Si Elisabeth trouve dans cette pratique une source d’inspiration qui la conduit finalement à l’écriture de ses pensées personnelles, Andrea Oberhuber, en résonance avec elle, recourt à l’écriture diaristique pour exprimer, sous une identité dédoublée à peine masquée, ses réflexions intimes au sujet de l’écriture, de sa condition d’expatriée ou de la solitude… S’y mêlent aussi d’autres voix, sous forme d’exergues ou d’intertextes filés, qui viennent parfaire enfin cet excellent travail de tissage sonore, dont la clé se retrouve à la fin de l’ouvrage : « Dire je ne va pas de soi » (205).
Appartenant aux formes paradigmatiques de la littérature de l’intime, le livre d’heures tout comme la lettre et le journal servent à Andrea Oberhuber d’espaces privilégiés pour montrer la perméabilité des frontières génériques dans ces écritures, où la notion de transfrontalité se révèle particulièrement intéressante. « Ecrire est une atteinte à la "peaurosité" des frontières entre ce que je juge dicible et ce qui me paraît indécent » (205).
Il convient aussi d’attirer l’attention sur la graphie que présentent les textes non-analytiques, reproduits avec un type d’écriture différent, ainsi que sur les photomontages d’Andrea Oberhuber, insérés dans son ouvrage de façon stratégique. La dualité et le dédoublement antérieurement évoqués, se retrouvent ici sous forme d’une mise en page différente, d’une alternance de photos en noir et blanc et de photos en couleurs ou dans leur disposition elle-même, souvent en symétrie, qui contribuent de façon remarquable à montrer la nature intermédiale de Corps de papier (figs. 2-4). Mais, cette composition en mosaïque, soutenue par un réseau de reflets et de résonances multiples, ne présente aucune fissure, même si les jointures de l’assemblage se montrent parfois. La puissance de la dynamique vectorielle du corps qui parcourt toute l’œuvre assure fermement son unité ; et, par ailleurs, ce sont souvent les points de jonction qui favorisent la cohésion de l’ensemble, par la sonorité expansive de leurs lignes de failles.

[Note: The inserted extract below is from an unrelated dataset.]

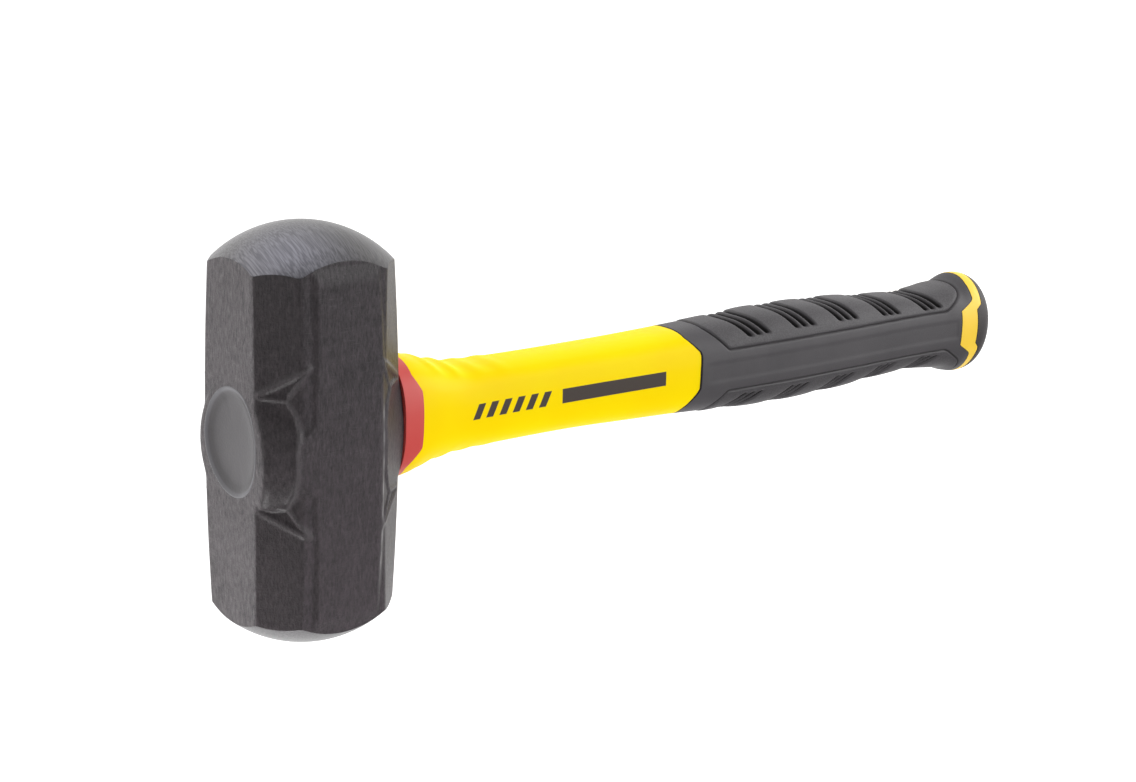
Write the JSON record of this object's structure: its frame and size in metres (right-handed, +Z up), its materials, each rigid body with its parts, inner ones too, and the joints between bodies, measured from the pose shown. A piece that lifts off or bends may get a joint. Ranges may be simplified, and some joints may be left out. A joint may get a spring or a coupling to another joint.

Cette double scène analytique et créatrice, mise en place par Andrea Oberhuber, et dans laquelle viennent s’enchâsser par moments d’autres voix, forme un ensemble choral original et novateur qui invite à la reconsidération des modèles de lecture critique, voire du littéraire même. Située dans l’entre-deux de la réflexion et de la fiction, du lisible et du visible, par la double condition d’écrivaines et d’artistes des auteures étudiées, Andrea Oberhuber propose elle-même une œuvre interstitielle qui réclame un regard à la fois panoramique et transversal.